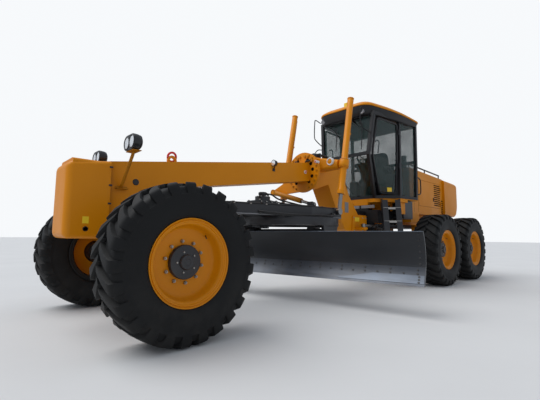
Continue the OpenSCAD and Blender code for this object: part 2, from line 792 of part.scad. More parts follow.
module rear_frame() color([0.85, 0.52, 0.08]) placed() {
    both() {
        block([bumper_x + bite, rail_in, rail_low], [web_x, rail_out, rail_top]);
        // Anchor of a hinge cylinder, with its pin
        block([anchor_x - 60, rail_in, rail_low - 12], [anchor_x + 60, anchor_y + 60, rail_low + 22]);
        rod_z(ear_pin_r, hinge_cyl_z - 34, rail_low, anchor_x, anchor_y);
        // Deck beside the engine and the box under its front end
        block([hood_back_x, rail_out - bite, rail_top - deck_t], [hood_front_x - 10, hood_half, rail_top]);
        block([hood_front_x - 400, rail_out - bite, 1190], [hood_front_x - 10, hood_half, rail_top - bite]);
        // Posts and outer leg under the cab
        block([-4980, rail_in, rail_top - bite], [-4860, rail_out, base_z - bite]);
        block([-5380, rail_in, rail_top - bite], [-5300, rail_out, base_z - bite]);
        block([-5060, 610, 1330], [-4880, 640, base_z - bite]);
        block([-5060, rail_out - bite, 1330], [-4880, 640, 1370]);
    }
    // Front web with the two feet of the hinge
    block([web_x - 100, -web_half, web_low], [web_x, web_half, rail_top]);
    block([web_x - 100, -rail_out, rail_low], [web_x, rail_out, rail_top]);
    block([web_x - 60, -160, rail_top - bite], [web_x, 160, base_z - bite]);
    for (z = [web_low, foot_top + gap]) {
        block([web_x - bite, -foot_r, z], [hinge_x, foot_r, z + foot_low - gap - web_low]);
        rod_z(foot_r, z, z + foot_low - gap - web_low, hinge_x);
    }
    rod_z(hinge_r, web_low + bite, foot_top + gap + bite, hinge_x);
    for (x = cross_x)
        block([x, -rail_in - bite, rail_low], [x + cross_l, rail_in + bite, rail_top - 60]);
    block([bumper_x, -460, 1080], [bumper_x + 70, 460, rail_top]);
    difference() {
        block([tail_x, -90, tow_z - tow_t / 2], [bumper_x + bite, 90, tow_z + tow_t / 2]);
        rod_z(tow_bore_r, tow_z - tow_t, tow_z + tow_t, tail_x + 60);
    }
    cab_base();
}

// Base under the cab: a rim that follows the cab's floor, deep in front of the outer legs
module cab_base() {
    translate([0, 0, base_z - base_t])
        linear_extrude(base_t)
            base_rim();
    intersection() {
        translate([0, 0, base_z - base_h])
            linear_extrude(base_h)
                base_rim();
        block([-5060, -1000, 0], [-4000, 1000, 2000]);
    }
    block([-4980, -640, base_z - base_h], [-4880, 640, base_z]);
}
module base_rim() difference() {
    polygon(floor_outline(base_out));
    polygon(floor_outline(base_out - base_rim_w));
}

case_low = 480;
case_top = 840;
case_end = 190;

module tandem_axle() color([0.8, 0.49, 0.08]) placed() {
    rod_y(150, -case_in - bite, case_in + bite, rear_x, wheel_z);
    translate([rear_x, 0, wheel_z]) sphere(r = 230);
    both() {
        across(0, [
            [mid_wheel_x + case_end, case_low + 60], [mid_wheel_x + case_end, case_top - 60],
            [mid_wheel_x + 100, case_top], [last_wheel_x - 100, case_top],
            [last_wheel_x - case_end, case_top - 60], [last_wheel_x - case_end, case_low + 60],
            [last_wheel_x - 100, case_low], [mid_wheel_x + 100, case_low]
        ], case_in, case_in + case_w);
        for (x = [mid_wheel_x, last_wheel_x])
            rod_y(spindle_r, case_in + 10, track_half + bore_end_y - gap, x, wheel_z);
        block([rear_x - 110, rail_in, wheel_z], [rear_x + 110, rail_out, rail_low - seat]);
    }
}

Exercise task
Extract all of the data above without altering anything.

Task output
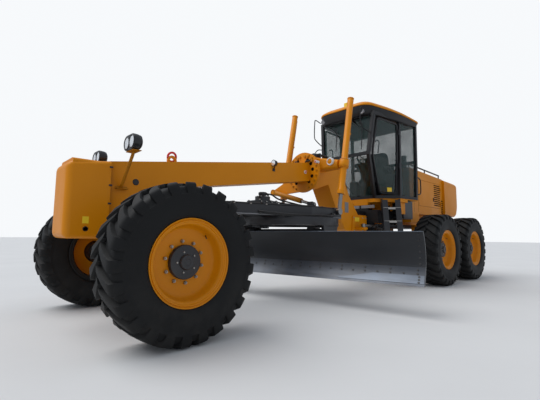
Continue the OpenSCAD and Blender code for this object: part 2, from line 792 of part.scad. More parts follow.
module rear_frame() color([0.85, 0.52, 0.08]) placed() {
    both() {
        block([bumper_x + bite, rail_in, rail_low], [web_x, rail_out, rail_top]);
        // Anchor of a hinge cylinder, with its pin
        block([anchor_x - 60, rail_in, rail_low - 12], [anchor_x + 60, anchor_y + 60, rail_low + 22]);
        rod_z(ear_pin_r, hinge_cyl_z - 34, rail_low, anchor_x, anchor_y);
        // Deck beside the engine and the box under its front end
        block([hood_back_x, rail_out - bite, rail_top - deck_t], [hood_front_x - 10, hood_half, rail_top]);
        block([hood_front_x - 400, rail_out - bite, 1190], [hood_front_x - 10, hood_half, rail_top - bite]);
        // Posts and outer leg under the cab
        block([-4980, rail_in, rail_top - bite], [-4860, rail_out, base_z - bite]);
        block([-5380, rail_in, rail_top - bite], [-5300, rail_out, base_z - bite]);
        block([-5060, 610, 1330], [-4880, 640, base_z - bite]);
        block([-5060, rail_out - bite, 1330], [-4880, 640, 1370]);
    }
    // Front web with the two feet of the hinge
    block([web_x - 100, -web_half, web_low], [web_x, web_half, rail_top]);
    block([web_x - 100, -rail_out, rail_low], [web_x, rail_out, rail_top]);
    block([web_x - 60, -160, rail_top - bite], [web_x, 160, base_z - bite]);
    for (z = [web_low, foot_top + gap]) {
        block([web_x - bite, -foot_r, z], [hinge_x, foot_r, z + foot_low - gap - web_low]);
        rod_z(foot_r, z, z + foot_low - gap - web_low, hinge_x);
    }
    rod_z(hinge_r, web_low + bite, foot_top + gap + bite, hinge_x);
    for (x = cross_x)
        block([x, -rail_in - bite, rail_low], [x + cross_l, rail_in + bite, rail_top - 60]);
    block([bumper_x, -460, 1080], [bumper_x + 70, 460, rail_top]);
    difference() {
        block([tail_x, -90, tow_z - tow_t / 2], [bumper_x + bite, 90, tow_z + tow_t / 2]);
        rod_z(tow_bore_r, tow_z - tow_t, tow_z + tow_t, tail_x + 60);
    }
    cab_base();
}

// Base under the cab: a rim that follows the cab's floor, deep in front of the outer legs
module cab_base() {
    translate([0, 0, base_z - base_t])
        linear_extrude(base_t)
            base_rim();
    intersection() {
        translate([0, 0, base_z - base_h])
            linear_extrude(base_h)
                base_rim();
        block([-5060, -1000, 0], [-4000, 1000, 2000]);
    }
    block([-4980, -640, base_z - base_h], [-4880, 640, base_z]);
}
module base_rim() difference() {
    polygon(floor_outline(base_out));
    polygon(floor_outline(base_out - base_rim_w));
}

case_low = 480;
case_top = 840;
case_end = 190;

module tandem_axle() color([0.8, 0.49, 0.08]) placed() {
    rod_y(150, -case_in - bite, case_in + bite, rear_x, wheel_z);
    translate([rear_x, 0, wheel_z]) sphere(r = 230);
    both() {
        across(0, [
            [mid_wheel_x + case_end, case_low + 60], [mid_wheel_x + case_end, case_top - 60],
            [mid_wheel_x + 100, case_top], [last_wheel_x - 100, case_top],
            [last_wheel_x - case_end, case_top - 60], [last_wheel_x - case_end, case_low + 60],
            [last_wheel_x - 100, case_low], [mid_wheel_x + 100, case_low]
        ], case_in, case_in + case_w);
        for (x = [mid_wheel_x, last_wheel_x])
            rod_y(spindle_r, case_in + 10, track_half + bore_end_y - gap, x, wheel_z);
        block([rear_x - 110, rail_in, wheel_z], [rear_x + 110, rail_out, rail_low - seat]);
    }
}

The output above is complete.